### What is required
Reproduce the lines from the one bearing "buildTable();" through the one bearing "obj.matrix_world = world", inclusive. Copy them exactly; include no other line.
━━━ Collected material ━━━
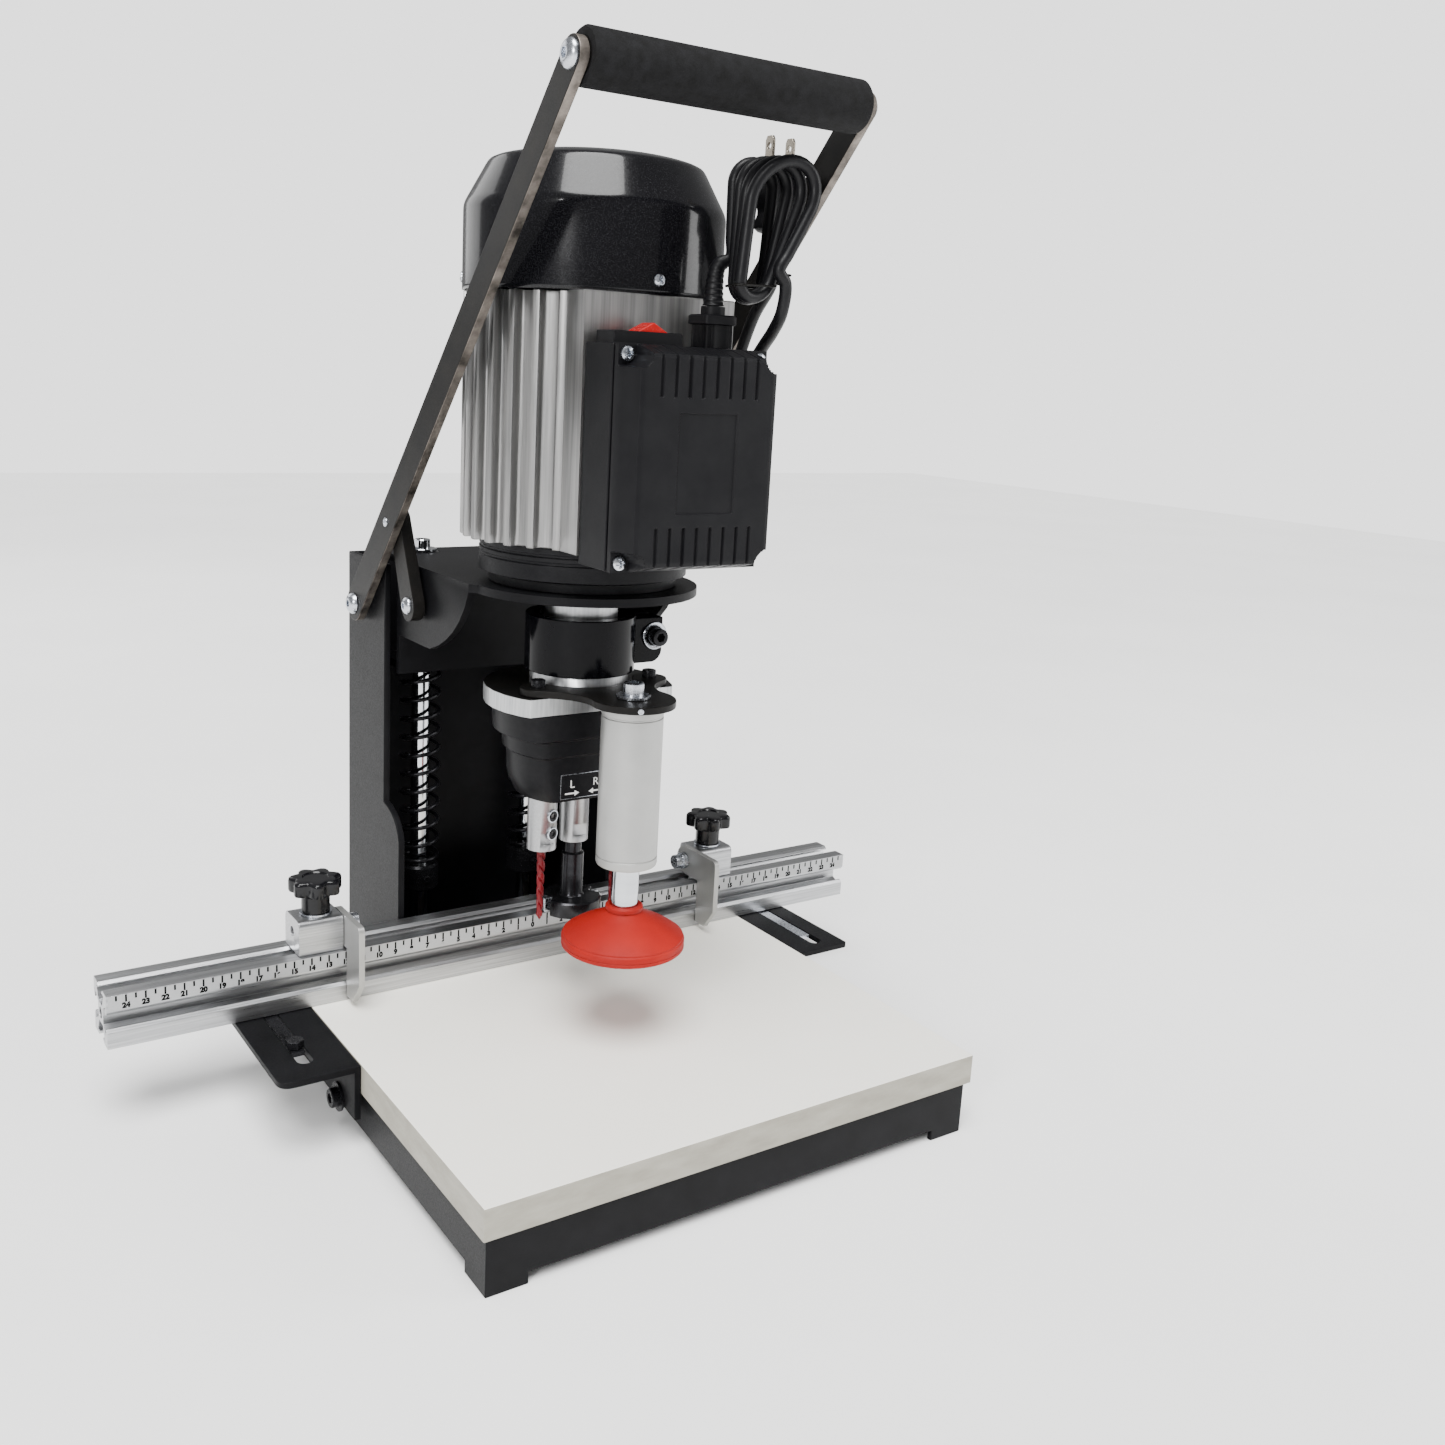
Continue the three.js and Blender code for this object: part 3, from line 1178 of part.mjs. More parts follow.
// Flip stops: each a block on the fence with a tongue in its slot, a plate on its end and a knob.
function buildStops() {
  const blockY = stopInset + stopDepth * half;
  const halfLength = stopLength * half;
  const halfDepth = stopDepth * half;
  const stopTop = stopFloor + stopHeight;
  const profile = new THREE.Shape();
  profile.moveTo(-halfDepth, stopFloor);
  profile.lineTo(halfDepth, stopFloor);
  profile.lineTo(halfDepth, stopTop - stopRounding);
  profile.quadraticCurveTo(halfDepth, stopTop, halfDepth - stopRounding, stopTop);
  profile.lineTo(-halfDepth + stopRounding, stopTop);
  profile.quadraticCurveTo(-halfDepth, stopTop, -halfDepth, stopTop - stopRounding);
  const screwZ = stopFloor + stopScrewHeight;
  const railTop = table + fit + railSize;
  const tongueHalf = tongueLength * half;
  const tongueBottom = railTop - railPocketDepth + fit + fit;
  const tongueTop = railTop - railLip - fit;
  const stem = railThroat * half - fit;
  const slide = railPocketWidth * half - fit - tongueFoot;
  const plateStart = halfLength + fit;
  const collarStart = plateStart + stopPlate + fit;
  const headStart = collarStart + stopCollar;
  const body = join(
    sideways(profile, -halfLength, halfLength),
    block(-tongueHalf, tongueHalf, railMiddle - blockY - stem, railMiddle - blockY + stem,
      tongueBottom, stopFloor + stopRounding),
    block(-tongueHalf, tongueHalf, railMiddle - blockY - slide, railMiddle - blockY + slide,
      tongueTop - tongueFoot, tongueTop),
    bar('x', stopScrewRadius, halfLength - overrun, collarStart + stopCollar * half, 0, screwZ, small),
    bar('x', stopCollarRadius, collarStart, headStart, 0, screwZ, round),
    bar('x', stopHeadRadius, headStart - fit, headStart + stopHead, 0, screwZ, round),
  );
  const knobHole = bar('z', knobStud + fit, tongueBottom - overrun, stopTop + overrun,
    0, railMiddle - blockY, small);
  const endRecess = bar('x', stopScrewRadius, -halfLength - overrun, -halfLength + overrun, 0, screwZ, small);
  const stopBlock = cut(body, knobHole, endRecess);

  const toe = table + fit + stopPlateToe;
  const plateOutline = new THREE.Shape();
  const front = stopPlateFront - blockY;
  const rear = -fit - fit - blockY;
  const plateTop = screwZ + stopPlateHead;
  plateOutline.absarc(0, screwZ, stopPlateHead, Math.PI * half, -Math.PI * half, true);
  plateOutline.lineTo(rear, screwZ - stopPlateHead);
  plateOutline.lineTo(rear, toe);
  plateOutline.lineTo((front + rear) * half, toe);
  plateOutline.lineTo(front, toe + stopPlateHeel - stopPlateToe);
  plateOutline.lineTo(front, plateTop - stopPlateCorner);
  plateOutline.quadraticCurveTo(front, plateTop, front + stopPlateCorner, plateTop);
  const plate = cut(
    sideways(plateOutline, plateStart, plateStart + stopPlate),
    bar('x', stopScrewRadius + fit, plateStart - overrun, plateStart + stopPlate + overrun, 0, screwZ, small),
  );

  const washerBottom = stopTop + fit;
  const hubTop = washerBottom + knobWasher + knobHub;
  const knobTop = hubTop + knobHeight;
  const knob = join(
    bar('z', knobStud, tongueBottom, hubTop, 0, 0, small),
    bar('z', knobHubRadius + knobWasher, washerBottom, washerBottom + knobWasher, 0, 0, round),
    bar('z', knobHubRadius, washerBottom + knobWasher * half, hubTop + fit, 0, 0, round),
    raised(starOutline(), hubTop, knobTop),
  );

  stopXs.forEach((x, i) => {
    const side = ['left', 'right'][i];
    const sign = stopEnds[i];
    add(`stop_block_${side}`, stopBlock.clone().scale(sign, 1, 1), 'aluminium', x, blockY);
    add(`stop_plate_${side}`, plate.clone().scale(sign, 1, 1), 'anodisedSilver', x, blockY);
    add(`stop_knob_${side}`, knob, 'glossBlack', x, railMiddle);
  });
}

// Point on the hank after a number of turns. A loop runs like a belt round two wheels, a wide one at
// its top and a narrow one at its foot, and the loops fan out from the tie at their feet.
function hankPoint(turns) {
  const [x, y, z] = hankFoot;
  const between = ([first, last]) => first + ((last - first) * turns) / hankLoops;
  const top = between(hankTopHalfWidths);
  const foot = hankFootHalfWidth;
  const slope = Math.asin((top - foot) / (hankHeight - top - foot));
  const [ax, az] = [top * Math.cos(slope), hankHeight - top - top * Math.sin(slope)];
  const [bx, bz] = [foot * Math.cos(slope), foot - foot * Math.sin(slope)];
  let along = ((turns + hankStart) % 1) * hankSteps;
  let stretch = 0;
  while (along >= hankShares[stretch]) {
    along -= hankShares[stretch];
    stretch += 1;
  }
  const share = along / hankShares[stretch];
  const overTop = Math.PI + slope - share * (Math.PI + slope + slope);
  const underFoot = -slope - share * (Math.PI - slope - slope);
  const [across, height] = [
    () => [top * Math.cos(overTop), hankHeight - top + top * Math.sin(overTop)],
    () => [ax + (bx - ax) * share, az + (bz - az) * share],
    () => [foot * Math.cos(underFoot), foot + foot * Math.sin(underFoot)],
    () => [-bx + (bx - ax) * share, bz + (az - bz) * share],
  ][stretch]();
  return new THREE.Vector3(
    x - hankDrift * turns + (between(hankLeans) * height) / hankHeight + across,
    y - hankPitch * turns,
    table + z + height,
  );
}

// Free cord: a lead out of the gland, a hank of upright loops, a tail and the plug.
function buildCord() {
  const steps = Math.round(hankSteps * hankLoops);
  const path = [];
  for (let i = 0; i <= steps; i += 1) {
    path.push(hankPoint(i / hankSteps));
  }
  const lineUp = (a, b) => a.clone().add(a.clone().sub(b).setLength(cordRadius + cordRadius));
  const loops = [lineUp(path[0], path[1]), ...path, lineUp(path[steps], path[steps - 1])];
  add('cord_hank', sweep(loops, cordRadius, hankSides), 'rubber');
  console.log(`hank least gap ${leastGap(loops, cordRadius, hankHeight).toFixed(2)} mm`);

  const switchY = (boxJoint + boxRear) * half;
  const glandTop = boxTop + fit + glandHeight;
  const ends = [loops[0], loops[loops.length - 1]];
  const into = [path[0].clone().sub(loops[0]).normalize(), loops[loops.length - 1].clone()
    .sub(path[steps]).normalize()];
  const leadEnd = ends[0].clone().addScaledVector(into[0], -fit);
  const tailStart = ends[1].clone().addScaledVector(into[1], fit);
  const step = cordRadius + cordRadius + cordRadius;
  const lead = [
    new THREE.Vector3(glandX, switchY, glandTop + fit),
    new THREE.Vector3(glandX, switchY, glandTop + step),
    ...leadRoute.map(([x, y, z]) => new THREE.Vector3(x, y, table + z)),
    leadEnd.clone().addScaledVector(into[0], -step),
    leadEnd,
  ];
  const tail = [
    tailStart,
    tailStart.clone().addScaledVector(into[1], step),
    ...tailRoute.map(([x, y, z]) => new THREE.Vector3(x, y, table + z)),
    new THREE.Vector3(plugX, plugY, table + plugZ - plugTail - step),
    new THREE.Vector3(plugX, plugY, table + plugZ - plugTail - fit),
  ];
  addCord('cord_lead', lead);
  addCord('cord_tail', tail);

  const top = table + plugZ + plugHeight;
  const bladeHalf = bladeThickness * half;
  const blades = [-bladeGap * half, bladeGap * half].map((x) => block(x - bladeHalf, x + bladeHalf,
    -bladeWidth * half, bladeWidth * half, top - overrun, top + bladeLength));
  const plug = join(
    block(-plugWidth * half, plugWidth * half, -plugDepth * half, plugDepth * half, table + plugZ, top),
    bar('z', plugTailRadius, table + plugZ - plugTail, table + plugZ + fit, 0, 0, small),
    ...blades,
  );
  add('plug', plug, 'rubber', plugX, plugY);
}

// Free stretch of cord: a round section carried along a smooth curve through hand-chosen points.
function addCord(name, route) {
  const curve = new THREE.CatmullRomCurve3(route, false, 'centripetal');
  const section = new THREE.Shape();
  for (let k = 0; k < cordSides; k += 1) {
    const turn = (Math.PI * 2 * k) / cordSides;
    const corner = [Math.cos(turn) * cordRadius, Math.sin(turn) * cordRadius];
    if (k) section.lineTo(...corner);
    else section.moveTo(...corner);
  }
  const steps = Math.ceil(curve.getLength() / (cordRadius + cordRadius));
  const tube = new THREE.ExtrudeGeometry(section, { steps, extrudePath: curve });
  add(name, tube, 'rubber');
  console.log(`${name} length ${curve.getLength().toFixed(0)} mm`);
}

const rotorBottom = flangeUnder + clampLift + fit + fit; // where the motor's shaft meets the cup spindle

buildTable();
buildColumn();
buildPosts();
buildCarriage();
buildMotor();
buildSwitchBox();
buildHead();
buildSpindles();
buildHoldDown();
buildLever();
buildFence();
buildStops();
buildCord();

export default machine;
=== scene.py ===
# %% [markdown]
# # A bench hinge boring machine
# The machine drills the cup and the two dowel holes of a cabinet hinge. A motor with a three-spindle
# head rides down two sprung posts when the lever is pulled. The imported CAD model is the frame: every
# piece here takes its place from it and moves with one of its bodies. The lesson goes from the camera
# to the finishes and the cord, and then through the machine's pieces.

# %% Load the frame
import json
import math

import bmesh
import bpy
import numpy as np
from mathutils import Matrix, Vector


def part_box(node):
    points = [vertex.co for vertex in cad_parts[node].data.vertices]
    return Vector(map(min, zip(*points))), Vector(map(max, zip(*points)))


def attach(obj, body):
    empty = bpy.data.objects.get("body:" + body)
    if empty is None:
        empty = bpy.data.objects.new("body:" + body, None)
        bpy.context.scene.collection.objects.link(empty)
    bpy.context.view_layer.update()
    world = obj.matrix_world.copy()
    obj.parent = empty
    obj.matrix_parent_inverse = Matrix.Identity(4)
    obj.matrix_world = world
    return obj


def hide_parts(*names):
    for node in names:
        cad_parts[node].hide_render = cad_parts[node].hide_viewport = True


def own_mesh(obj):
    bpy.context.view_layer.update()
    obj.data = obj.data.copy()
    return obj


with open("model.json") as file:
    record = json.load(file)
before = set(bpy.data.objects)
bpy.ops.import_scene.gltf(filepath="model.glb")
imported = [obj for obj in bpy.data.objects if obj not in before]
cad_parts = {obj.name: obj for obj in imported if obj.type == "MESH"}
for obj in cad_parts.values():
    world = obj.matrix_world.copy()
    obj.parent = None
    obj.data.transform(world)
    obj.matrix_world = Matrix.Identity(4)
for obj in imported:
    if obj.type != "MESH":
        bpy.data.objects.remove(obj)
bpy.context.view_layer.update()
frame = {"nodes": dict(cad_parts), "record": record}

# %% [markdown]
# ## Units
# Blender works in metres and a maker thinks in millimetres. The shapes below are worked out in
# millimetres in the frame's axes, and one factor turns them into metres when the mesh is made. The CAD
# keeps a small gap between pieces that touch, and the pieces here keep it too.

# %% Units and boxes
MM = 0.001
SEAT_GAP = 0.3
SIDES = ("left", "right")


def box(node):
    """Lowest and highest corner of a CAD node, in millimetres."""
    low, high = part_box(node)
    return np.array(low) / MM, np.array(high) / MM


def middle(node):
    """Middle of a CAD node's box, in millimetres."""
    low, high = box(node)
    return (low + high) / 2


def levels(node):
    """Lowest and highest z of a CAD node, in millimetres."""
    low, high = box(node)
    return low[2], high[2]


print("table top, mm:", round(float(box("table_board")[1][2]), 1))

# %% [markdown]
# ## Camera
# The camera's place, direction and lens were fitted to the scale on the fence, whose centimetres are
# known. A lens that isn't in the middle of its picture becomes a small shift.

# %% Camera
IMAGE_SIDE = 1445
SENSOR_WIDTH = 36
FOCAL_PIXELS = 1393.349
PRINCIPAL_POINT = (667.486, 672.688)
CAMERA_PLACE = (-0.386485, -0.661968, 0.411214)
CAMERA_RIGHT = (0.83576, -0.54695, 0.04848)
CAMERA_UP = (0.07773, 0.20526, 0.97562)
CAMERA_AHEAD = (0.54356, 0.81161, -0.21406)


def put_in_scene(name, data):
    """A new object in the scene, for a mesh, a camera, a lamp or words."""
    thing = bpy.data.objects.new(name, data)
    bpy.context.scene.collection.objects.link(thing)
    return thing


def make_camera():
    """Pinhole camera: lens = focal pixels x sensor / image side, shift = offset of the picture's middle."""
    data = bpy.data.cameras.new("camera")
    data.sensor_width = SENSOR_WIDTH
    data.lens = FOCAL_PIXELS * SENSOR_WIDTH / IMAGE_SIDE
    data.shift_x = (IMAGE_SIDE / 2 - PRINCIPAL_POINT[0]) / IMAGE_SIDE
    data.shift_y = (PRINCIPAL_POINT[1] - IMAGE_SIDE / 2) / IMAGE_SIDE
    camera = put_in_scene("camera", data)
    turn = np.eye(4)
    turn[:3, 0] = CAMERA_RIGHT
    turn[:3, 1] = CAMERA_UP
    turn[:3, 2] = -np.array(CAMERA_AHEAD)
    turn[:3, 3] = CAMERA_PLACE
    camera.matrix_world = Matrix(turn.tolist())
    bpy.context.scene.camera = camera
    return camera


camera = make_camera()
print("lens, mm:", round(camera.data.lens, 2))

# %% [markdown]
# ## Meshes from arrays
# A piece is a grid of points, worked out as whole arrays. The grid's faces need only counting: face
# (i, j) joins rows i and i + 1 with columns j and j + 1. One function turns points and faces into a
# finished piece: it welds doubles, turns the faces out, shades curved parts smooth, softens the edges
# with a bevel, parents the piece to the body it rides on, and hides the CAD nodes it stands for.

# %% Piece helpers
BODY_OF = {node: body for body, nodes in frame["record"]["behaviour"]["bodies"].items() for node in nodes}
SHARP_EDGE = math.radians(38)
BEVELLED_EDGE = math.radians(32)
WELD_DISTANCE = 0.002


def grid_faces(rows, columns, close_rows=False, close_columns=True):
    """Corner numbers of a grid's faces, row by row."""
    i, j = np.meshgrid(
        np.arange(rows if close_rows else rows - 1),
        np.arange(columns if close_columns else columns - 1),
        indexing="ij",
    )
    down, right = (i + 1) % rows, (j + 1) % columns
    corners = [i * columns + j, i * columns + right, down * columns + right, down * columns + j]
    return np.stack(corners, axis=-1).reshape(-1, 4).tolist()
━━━
### Right answer
buildTable();
buildColumn();
buildPosts();
buildCarriage();
buildMotor();
buildSwitchBox();
buildHead();
buildSpindles();
buildHoldDown();
buildLever();
buildFence();
buildStops();
buildCord();

export default machine;
=== scene.py ===
# %% [markdown]
# # A bench hinge boring machine
# The machine drills the cup and the two dowel holes of a cabinet hinge. A motor with a three-spindle
# head rides down two sprung posts when the lever is pulled. The imported CAD model is the frame: every
# piece here takes its place from it and moves with one of its bodies. The lesson goes from the camera
# to the finishes and the cord, and then through the machine's pieces.

# %% Load the frame
import json
import math

import bmesh
import bpy
import numpy as np
from mathutils import Matrix, Vector


def part_box(node):
    points = [vertex.co for vertex in cad_parts[node].data.vertices]
    return Vector(map(min, zip(*points))), Vector(map(max, zip(*points)))


def attach(obj, body):
    empty = bpy.data.objects.get("body:" + body)
    if empty is None:
        empty = bpy.data.objects.new("body:" + body, None)
        bpy.context.scene.collection.objects.link(empty)
    bpy.context.view_layer.update()
    world = obj.matrix_world.copy()
    obj.parent = empty
    obj.matrix_parent_inverse = Matrix.Identity(4)
    obj.matrix_world = world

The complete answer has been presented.